Excellent communication skills, both written and oral
Experience with Microsoft SQL Server or cloud-based data warehousing technologies
Experience designing and maintaining multi-terabyte analytic relational databases, including index and query optimization
Experience orchestrating and optimizing Extract-Transform-Load (ETL) processes for multi- terabyte data warehouses
Comfort doing basic system administration in a Linux environment Comfort doing basic system administration in a Windows environment Experience with relational database index optimization
Experience with containerized (Docker or Singularity) workflows/paradigms
Experience with non-relational database systems (graph, key/value, document, array data stores) Experience with the R statistical computing platform
Experience with Java Experience with Python
Experience with high-performance computing
Comfort independently exploring distributed computing and database technologies and generating executive reports
Experience with public cloud platforms (AWS, Azure, Google Cloud)

Additional Information

This is a 12-month term appointment with the possibility of renewal contingent on funding.

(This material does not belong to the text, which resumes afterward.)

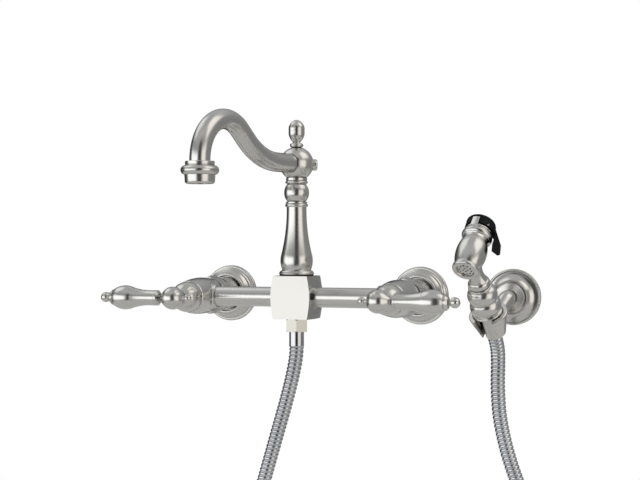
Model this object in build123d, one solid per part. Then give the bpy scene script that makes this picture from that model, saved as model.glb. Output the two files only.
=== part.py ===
from build123d import *
import math
import os

# A wall-mounted bridge kitchen faucet with a hand sprayer hanging in a wall holder.
# Millimetres. The origin is on the wall, midway between the two supply inlets and
# level with them. +X runs along the wall to the user's right, +Y goes into the wall
# and +Z is up, so the user stands on the -Y side.

# ---------------------------------------------------------------- driving dimensions
inlet_spacing = 203.2        # eight inches between the two supply inlets
tube_depth = 76.2            # wall to the axis of the bridge tube
tube_r = 9.525               # bridge tube, three quarters of an inch across
tube_bore_r = 8.0
hub_depth = 137.7            # wall to the axis of the lever handles
block_x, block_y, block_z = 40.0, 37.0, 41.0
supply_r = 10.3              # half-inch pipe thread in each inlet shank
supply_thread_depth = 15.0

body_back = 58.0             # valve body, measured out from the wall
body_front = 103.0
chamber_floor = 67.6         # where the ceramic discs sit
chamber_r = 12.5
hub_r = 10.8

riser_base = 22.0            # underside of the turning spout, above the tube axis
riser_top = 114.2
ball_r = 16.3
spout_level = 127.8          # height of the spout root and of the ball's centre
spout_reach = 161.0
spout_rise_angle = 38.0
spout_turned = 10.0          # the spout rests turned this far to the left
spout_r = 9.1
spout_bore_r = 7.3
root_bend_r = 85.0
arch_bend_r = 38.5
arch_centre_z = 123.5
nozzle_bottom = 103.4
plug_turned = 125.0         # the ball's side plug, round from the spout's direction

holder_x = 194.3             # the sprayer's holder, right of the faucet
holder_turned = 9.0          # the sprayer rests facing this far to the left
handle_lean = 37.0           # lean of the sprayer's handle away from the wall
cup_reach, cup_level = 59.0, -19.6
face_reach, face_level = 116.9, 27.8
head_lean = 42.0             # angle between the spray head's axis and the vertical
handle_bottom = -17.4        # along the handle, from the middle of the holder's cup
cup_bottom, cup_top = -16.0, 9.0
arm_r = 7.6
neck_start = 50.0
lever_turned = -70.0         # the thumb lever's tail, round the head from its back
lever_pin_offset = 7.5       # the lever's pin, beside the head's axis, towards the tail

hose_r = 6.9
hose_top = -48.0             # where the hose leaves its ferrule under the block

Y_TUBE = -tube_depth
UP = (0, 0, 1)

os.makedirs("parts", exist_ok=True)


# ------------------------------------------------------------------------- helpers
def lathe(start, *steps):
    """Turn an outline of (radius, height) points about Z. A step of two numbers is
    a straight side; a step of four is an arc through its first point to its second."""
    edges = []
    here = start
    for step in steps + (start,):
        there = step[-2:]
        ends = [Vector(here[0], 0, here[1]), Vector(there[0], 0, there[1])]
        if len(step) == 4:
            edges.append(ThreePointArc(ends[0], Vector(step[0], 0, step[1]), ends[1]))
        elif (ends[1] - ends[0]).length > 1e-6:
            edges.append(Line(*ends))
        here = there
    return revolve(Face(Wire(edges)), axis=Axis.Z, revolution_arc=360)


def rod(r, z0, z1):
    return Pos(0, 0, (z0 + z1) / 2) * Cylinder(r, z1 - z0)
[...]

This Staff role may start as a remote position due to the COVID-19 pandemic and while restrictions are still in place. The current remote nature of this role is considered temporary and may change as the University continues to evaluate options. While we continue to monitor the evolving COVID-19 guidelines, local on-campus work may be expected for some roles. Harvard Medical School does support flexible schedules, subject to individual departments’ business needs.

Harvard requires COVID vaccination for all Harvard community members. Individuals may claim exemption from the vaccine requirement for medical or religious reasons. More information regarding the University’s COVID vaccination requirement, exemptions, and verification of vaccination status may be found at the University’s “COVID-19 Vaccine Information” webpage:

Please note that we are currently conducting a majority of interviews and onboarding remotely and virtually. We appreciate your understanding.

Harvard University offers an outstanding benefits package including:
Time Off: 3 - 4 weeks paid vacation, paid holiday break, 12 paid sick days, 12.5 paid holidays, and 3 paid personal days per year.
Medical/Dental/Vision: We offer a variety of excellent medical plans, dental & vision plans, all coverage begins as of your start date.
Retirement: University-funded retirement plan with full vesting after 3 years of service.
Tuition Assistance Program: Competitive tuition assistance program, incredibly affordable classes directly at the Harvard Extension School, and discounted options through participating Harvard grad schools.
Transportation: Harvard offers a 50% discounted MBTA pass as well as additional options to assist employees in their daily commute.
Wellness options: Harvard offers programs and classes at little or no cost, including stress management, massages, nutrition, meditation, and complementary health services.
Harvard access to athletic facilities, libraries, campus events, and many discounts throughout metro Boston.
The Harvard Medical School is not able to provide visa sponsorship for this position.

Harvard Medical School strives to cultivate an environment that promotes inclusiveness and collaboration among students, faculty and staff and to create new avenues for discussion that will advance our shared mission to improve the health of people throughout the world.